In a statement, a Department of Home Affairs spokesperson said it “was committed to the health and welfare of detainees.”

“All detainees receive appropriate physical and mental health care. There is a range of health services available including psychiatry, psychology and counseling services,” they said.

‘We created the man’

Ahmed’s human rights lawyer, Alison Battisson, argues her client’s criminal record should have no bearing on his release from detention because he and his mother were already recognized by the Department of Home Affairs as refugees and they are stateless.

“We effectively created the man he is today, and that is somebody who needs significant support and has committed some crimes,” she said.

“He never displayed any of these behaviors prior to being locked up as a child with a whole lot of other random people in unsafe circumstances.”

Close up of woman with black hair
Lawyer Alison Battisson founded the not-for-profit group Human Rights for All.(Supplied)

According to the Department of Home Affairs, there were 1,512 people in immigration detention as of March 2022.

Of those, there were 129 who had been there for five years or more.

There are no children in detention, but some, like Ahmed, grew up there and now count as adults.

Ms Battison told the ABC Ahmed could be reunited with his family thanks to ministerial “God-like” powers.

“It is literally as simple as signing a piece of paper.
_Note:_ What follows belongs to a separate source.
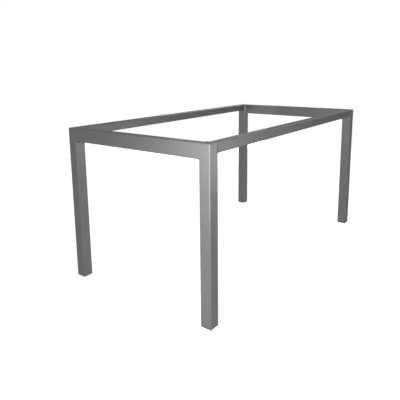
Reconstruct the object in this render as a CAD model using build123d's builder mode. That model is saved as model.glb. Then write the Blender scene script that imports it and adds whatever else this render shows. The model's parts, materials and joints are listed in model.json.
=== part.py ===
from build123d import *
import os

# Desk frame of square and rectangular steel tube, without its top.
# Two welded end frames, each of two legs and an end rail, are joined by two long rails.
# Each end of a long rail slides over a spigot on the leg and is held by a screw from below.
# X runs along the length, Y across and Z up. The origin is on the floor, under the middle.
# Corner pieces are modelled at the front left and mirrored to the other corners.

# Whole frame
frame_length = 1500.0
frame_width = 800.0
frame_height = 720.0

# Tubes
leg_side = 50.0
leg_wall = 2.0
end_rail_height = 60.0
end_rail_depth = 40.0
end_rail_wall = 2.0
long_rail_height = 40.0
long_rail_depth = 40.0
long_rail_wall = 2.0
tube_radius = 4.0
bore_chamfer = 1.2
long_rail_bore_radius = 2.0

# Steel cap on top of each leg, with a straight rim under its rounded edge
cap_rim = 2.0

# Fillet weld round the lower and inner side of each end rail's end
weld_size = 5.0

# Plastic insert in the foot of each leg
foot_height = 6.0
foot_chamfer = 1.0
foot_recess = 1.5
foot_recess_margin = 9.0
plug_length = 24.0
plug_gap = 1.2
plug_wall = 2.5
plug_chamfer = 2.0
rib_count = 2
rib_height = 1.2
rib_gap = 0.1

# Spigot on each leg for the end of a long rail
spigot_length = 90.0
spigot_wall = 2.5
spigot_gap = 0.3
spigot_radius = 2.5

# Button-head screw and weld nut that hold each end of a long rail on its spigot
screw_radius = 4.0
screw_length = 16.0
screw_hole_radius = 4.3
head_radius = 7.0
head_height = 4.4
head_flat_radius = 4.0
socket_width = 5.0
socket_depth = 2.6
nut_width = 13.0
nut_height = 6.5
thread_gap = 0.05
screw_inset = 55.0

# Holes in the long rails for the table top's screws, each with a wider one below for the driver
top_hole_radius = 3.25
driver_hole_radius = 7.0
top_hole_spacing = 500.0

# Places and sizes that follow
left = -frame_length / 2
front = -frame_width / 2
leg_x = left + leg_side / 2
leg_y = front + leg_side / 2
leg_inner_x = left + leg_side
leg_inner_y = front + leg_side
leg_bore = leg_side - 2 * leg_wall
cap_height = tube_radius + cap_rim
cap_seat = frame_height - cap_height
end_rail_x = left + end_rail_depth / 2
end_rail_z = frame_height - end_rail_height / 2
end_rail_bottom = frame_height - end_rail_height
long_rail_y = front + long_rail_depth / 2
long_rail_z = frame_height - long_rail_height / 2
long_rail_bottom = frame_height - long_rail_height
spigot_seat = long_rail_bottom + long_rail_wall
spigot_width = long_rail_depth - 2 * (long_rail_wall + spigot_gap)
spigot_height = long_rail_height - 2 * (long_rail_wall + spigot_gap)
nut_seat = spigot_seat + spigot_wall
screw_x = leg_inner_x + screw_inset
rail_screws = [(screw_x, long_rail_y), (-screw_x, long_rail_y)]
top_holes = [(x, long_rail_y) for x in (-top_hole_spacing, 0.0, top_hole_spacing)]

os.makedirs("parts", exist_ok=True)


def save(piece, name):
    """Labels one finished piece and writes it."""
    piece.label = name
    export_step(piece, f"parts/{name}.step")


def save_corners(piece, name):
    """Writes the front left piece and its mirror images at the other three corners."""
    right_piece = mirror(piece, about=Plane.YZ)
    save(piece, f"{name}_front_left")
    save(right_piece, f"{name}_front_right")
    save(mirror(piece, about=Plane.XZ), f"{name}_back_left")
    save(mirror(right_piece, about=Plane.XZ), f"{name}_back_right")


# Leg, a square tube from the foot's flange to the cap
with BuildPart() as leg:
    with BuildSketch(Plane((leg_x, leg_y, foot_height))):
        RectangleRounded(leg_side, leg_side, tube_radius)
    extrude(amount=cap_seat - foot_height)
    with BuildSketch(Plane((leg_x, leg_y, foot_height))) as bore:
        Rectangle(leg_bore, leg_bore)
        chamfer(bore.vertices(), bore_chamfer)
    extrude(amount=cap_seat - foot_height, mode=Mode.SUBTRACT)
save_corners(leg.part, "leg")

# Leg cap, rounded at its two outer sides and square where the rails run on from it
with BuildPart() as leg_cap:
    with BuildSketch(Plane((leg_x, leg_y, cap_seat))):
        Rectangle(leg_side, leg_side)
    extrude(amount=cap_height)
    uprights = leg_cap.edges().filter_by(Axis.Z)
    rim = leg_cap.faces().sort_by(Axis.Z)[-1].edges()
    outer_edges = [
        uprights.sort_by_distance((left, front, cap_seat))[0],
        rim.sort_by(Axis.X)[0],
        rim.sort_by(Axis.Y)[0],
    ]
    fillet(outer_edges, tube_radius)
    fillet(leg_cap.edges().filter_by(Axis.Z).sort_by_distance((0, 0, cap_seat))[0], tube_radius)
save_corners(leg_cap.part, "leg_cap")

# Foot, a flange as wide as the leg and a hollow plug with thin ribs on its sides that grip the bore
with BuildPart() as foot:
    with BuildSketch(Plane((leg_x, leg_y, 0))):
        RectangleRounded(leg_side, leg_side, tube_radius)
    extrude(amount=foot_height)
    chamfer(foot.faces().sort_by(Axis.Z)[0].edges(), foot_chamfer)
    with BuildSketch(Plane((leg_x, leg_y, 0))):
        recess_side = leg_side - 2 * foot_recess_margin
        Rectangle(recess_side, recess_side)
    extrude(amount=foot_recess, mode=Mode.SUBTRACT)
    plug_side = leg_bore - 2 * plug_gap
    with BuildSketch(Plane((leg_x, leg_y, foot_height))):
        Rectangle(plug_side, plug_side)
        Rectangle(plug_side - 2 * plug_wall, plug_side - 2 * plug_wall, mode=Mode.SUBTRACT)
    extrude(amount=plug_length)
    plug_top = foot_height + plug_length
    plug_uprights = foot.edges().filter_by(Axis.Z).filter_by_position(Axis.Z, foot_height, plug_top)
    chamfer(plug_uprights.sort_by_distance((leg_x, leg_y, plug_top / 2))[-4:], plug_chamfer)
    rib_span = leg_bore - 2 * rib_gap
    rib_width = plug_side - 2 * plug_chamfer
    rib_pitch = plug_length / rib_count
    for i in range(rib_count):
        with BuildSketch(Plane((leg_x, leg_y, foot_height + (i + 0.5) * rib_pitch))):
            Rectangle(rib_span, rib_width)
            Rectangle(rib_width, rib_span)
            Rectangle(plug_side - plug_wall, plug_side - plug_wall, mode=Mode.SUBTRACT)
        extrude(amount=rib_height)
save_corners(foot.part, "foot")

# End rail, an upright tube between the two legs of an end, flush outside and on top
with BuildPart() as end_rail:
    with BuildSketch(Plane((end_rail_x, leg_inner_y, end_rail_z), x_dir=(1, 0, 0), z_dir=(0, 1, 0))):
        RectangleRounded(end_rail_depth, end_rail_height, tube_radius)
    extrude(amount=frame_width - 2 * leg_side)
    with BuildSketch(
        Plane((end_rail_x, leg_inner_y, end_rail_z), x_dir=(1, 0, 0), z_dir=(0, 1, 0))
    ) as bore:
        Rectangle(end_rail_depth - 2 * end_rail_wall, end_rail_height - 2 * end_rail_wall)
        chamfer(bore.vertices(), bore_chamfer)
    extrude(amount=frame_width - 2 * leg_side, mode=Mode.SUBTRACT)
save(end_rail.part, "end_rail_left")
save(mirror(end_rail.part, about=Plane.YZ), "end_rail_right")

# Weld of an end rail to a leg: a fillet bead round its lower and inner side, and on the
# outside the metal that fills the leg's rounded corner flush with the rail
with BuildPart() as end_weld:
    with BuildSketch(Plane((end_rail_x, leg_inner_y, end_rail_z), x_dir=(1, 0, 0), z_dir=(0, 1, 0))):
        RectangleRounded(
            end_rail_depth + 2 * weld_size,
            end_rail_height + 2 * weld_size,
            tube_radius + weld_size,
        )
    extrude(amount=weld_size, taper=45)
    with BuildSketch(Plane((end_rail_x, leg_inner_y, end_rail_z), x_dir=(1, 0, 0), z_dir=(0, 1, 0))):
        RectangleRounded(end_rail_depth, end_rail_height, tube_radius)
    extrude(amount=weld_size, mode=Mode.SUBTRACT)
    with BuildSketch(Plane.XY.offset(end_rail_bottom - weld_size)):
        with Locations((left + tube_radius, leg_inner_y)):
            Rectangle(end_rail_depth - tube_radius + weld_size, weld_size, align=(Align.MIN, Align.MIN))
    extrude(amount=end_rail_height + weld_size - tube_radius, mode=Mode.INTERSECT)
    with BuildSketch(Plane.XY.offset(end_rail_bottom + tube_radius)):
        with Locations((left, leg_inner_y)):
            Rectangle(tube_radius, tube_radius, align=(Align.MIN, Align.MAX))
        with Locations((left + tube_radius, leg_inner_y - tube_radius)):
            Circle(tube_radius, mode=Mode.SUBTRACT)
    extrude(amount=cap_seat - end_rail_bottom - tube_radius)
save_corners(end_weld.part, "end_weld")

# Spigot, a smaller tube on the leg's inner face that stands on the long rail's lower wall
with BuildPart() as spigot:
    with BuildSketch(
        Plane((leg_inner_x, long_rail_y, spigot_seat + spigot_height / 2), x_dir=(0, 1, 0), z_dir=(1, 0, 0))
    ):
        RectangleRounded(spigot_width, spigot_height, spigot_radius)
        Rectangle(spigot_width - 2 * spigot_wall, spigot_height - 2 * spigot_wall, mode=Mode.SUBTRACT)
    extrude(amount=spigot_length)
    with BuildSketch(Plane.XY.offset(spigot_seat)):
        with Locations(rail_screws[0]):
            Circle(screw_hole_radius)
    extrude(amount=spigot_wall, mode=Mode.SUBTRACT)
save_corners(spigot.part, "spigot")

# Long rail, a square tube between the end frames, flush outside and on top
with BuildPart() as long_rail:
    with BuildSketch(Plane((leg_inner_x, long_rail_y, long_rail_z), x_dir=(0, 1, 0), z_dir=(1, 0, 0))):
        RectangleRounded(long_rail_depth, long_rail_height, tube_radius)
        RectangleRounded(
            long_rail_depth - 2 * long_rail_wall,
            long_rail_height - 2 * long_rail_wall,
            long_rail_bore_radius,
            mode=Mode.SUBTRACT,
        )
    extrude(amount=frame_length - 2 * leg_side)
    with BuildSketch(Plane.XY.offset(frame_height)):
        with Locations(top_holes):
            Circle(top_hole_radius)
    extrude(amount=-long_rail_wall, mode=Mode.SUBTRACT)
    with BuildSketch(Plane.XY.offset(long_rail_bottom)):
        with Locations(top_holes):
            Circle(driver_hole_radius)
        with Locations(rail_screws):
            Circle(screw_hole_radius)
    extrude(amount=long_rail_wall, mode=Mode.SUBTRACT)
save(long_rail.part, "long_rail_front")
save(mirror(long_rail.part, about=Plane.XZ), "long_rail_back")

# Button-head screws with hexagon sockets, driven up into the nuts at both ends of a long rail
with BuildPart() as screws:
    for x, y in rail_screws:
        with BuildSketch(Plane((x, y, long_rail_bottom), x_dir=(1, 0, 0), z_dir=(0, -1, 0))):
            with BuildLine():
                Polyline(
                    (0, -head_height),
                    (0, screw_length),
                    (screw_radius, screw_length),
                    (screw_radius, 0),
                    (head_radius, 0),
                    (head_flat_radius, -head_height),
                    close=True,
                )
            make_face()
        revolve(axis=Axis((x, y, 0), (0, 0, 1)))
        with BuildSketch(Plane((x, y, long_rail_bottom - head_height))):
            RegularPolygon(socket_width / 2, 6, major_radius=False)
        extrude(amount=socket_depth, mode=Mode.SUBTRACT)
save(screws.part, "rail_screws_front")
save(mirror(screws.part, about=Plane.XZ), "rail_screws_back")

# Hexagon weld nuts on the lower walls of the two spigots in a long rail
with BuildPart() as nuts:
    with BuildSketch(Plane.XY.offset(nut_seat)):
        with Locations(rail_screws):
            RegularPolygon(nut_width / 2, 6, major_radius=False)
            Circle(screw_radius + thread_gap, mode=Mode.SUBTRACT)
    extrude(amount=nut_height)
save(nuts.part, "rail_nuts_front")
save(mirror(nuts.part, about=Plane.XZ), "rail_nuts_back")
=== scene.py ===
"""Looks of the desk frame: satin metallic paint, weld beads, screws and foot plastic, on a pale floor.

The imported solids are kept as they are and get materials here. Every length is in metres.
"""
import json
import math

import bmesh
import bpy
from mathutils import Matrix, Vector


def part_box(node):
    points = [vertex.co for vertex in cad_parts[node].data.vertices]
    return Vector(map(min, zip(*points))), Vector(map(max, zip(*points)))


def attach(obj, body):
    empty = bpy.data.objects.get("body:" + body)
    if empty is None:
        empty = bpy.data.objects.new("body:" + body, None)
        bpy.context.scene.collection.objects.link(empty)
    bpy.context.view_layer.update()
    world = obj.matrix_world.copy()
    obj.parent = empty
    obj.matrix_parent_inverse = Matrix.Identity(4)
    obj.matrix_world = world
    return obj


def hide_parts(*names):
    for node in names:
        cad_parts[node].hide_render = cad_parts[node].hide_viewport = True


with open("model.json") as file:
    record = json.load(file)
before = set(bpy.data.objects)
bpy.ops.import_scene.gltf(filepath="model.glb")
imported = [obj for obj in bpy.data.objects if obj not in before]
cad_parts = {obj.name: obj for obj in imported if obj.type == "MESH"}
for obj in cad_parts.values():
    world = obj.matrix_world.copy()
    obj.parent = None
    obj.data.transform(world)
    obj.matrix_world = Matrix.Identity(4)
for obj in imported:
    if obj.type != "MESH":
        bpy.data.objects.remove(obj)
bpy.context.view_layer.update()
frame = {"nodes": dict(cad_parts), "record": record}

MM = 0.001
SMOOTH_BELOW = 40.0
SIDES = {"front": -1, "back": 1}
ENDS = {"left": -1, "right": 1}

# Weld bead: how far it stands over the flat fillet, its ripples and their curve across the bead, how
# round its section is, how far its toes reach past the fillet and how deep they are sunk
BEAD_CROWN = 0.9 * MM
BEAD_RIPPLE = 0.45 * MM
BEAD_PITCH = 2.1 * MM
RIPPLE_BOW = 1.1 * MM
RIPPLE_SHARPNESS = 0.7
BEAD_ROUNDNESS = 0.7
BEAD_STEPS_PER_RIPPLE = 8
BEAD_PROFILE_STEPS = 14
BEAD_TOE = 0.5 * MM
BEAD_SUNK = 0.3 * MM
TUBE_RADIUS = 4.0 * MM

# The welder's uneven hand, as waves of the bead's width: amount, length and phase
BEAD_SWAYS = ((0.25 * MM, 9.0 * MM, 0.0), (0.15 * MM, 3.7 * MM, 1.0))

# How a bead fades out at its ends: the height it keeps there, and the run over which it grows
BEAD_END_KEPT = 0.6 * MM
BEAD_END_RUN = 2.5 * MM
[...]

The Minister for Home Affairs or the Minister for Immigration would sign a statutory instrument … effectively granting him the visa,” she said.

In 2018, the United Nations (UN) Human Rights Council Working Group on Arbitrary Detention called for Ahmed’s immediate release and found his deprivation of liberty in contravention of several human, civil and political rights.

A report by the same UN group on Ahmed’s case released that year contained a response from the federal government which claimed his “detention continues to be appropriate” and that his “current place of detention is suitable”.

It claimed Ahmed’s case had been reviewed 32 times.

Meanwhile, Najat is dealing with her own health conditions and relies on her older son for support.

I have arrived in Australia as a refugee in 2011, and is now a permanent resident.

Najat prays Ahmed will be allowed to rejoin the family and start his life in Australia soon.

“I want my son. I really need my son. He needs me. We talk on the phone, he cries and screams please end this,” she said.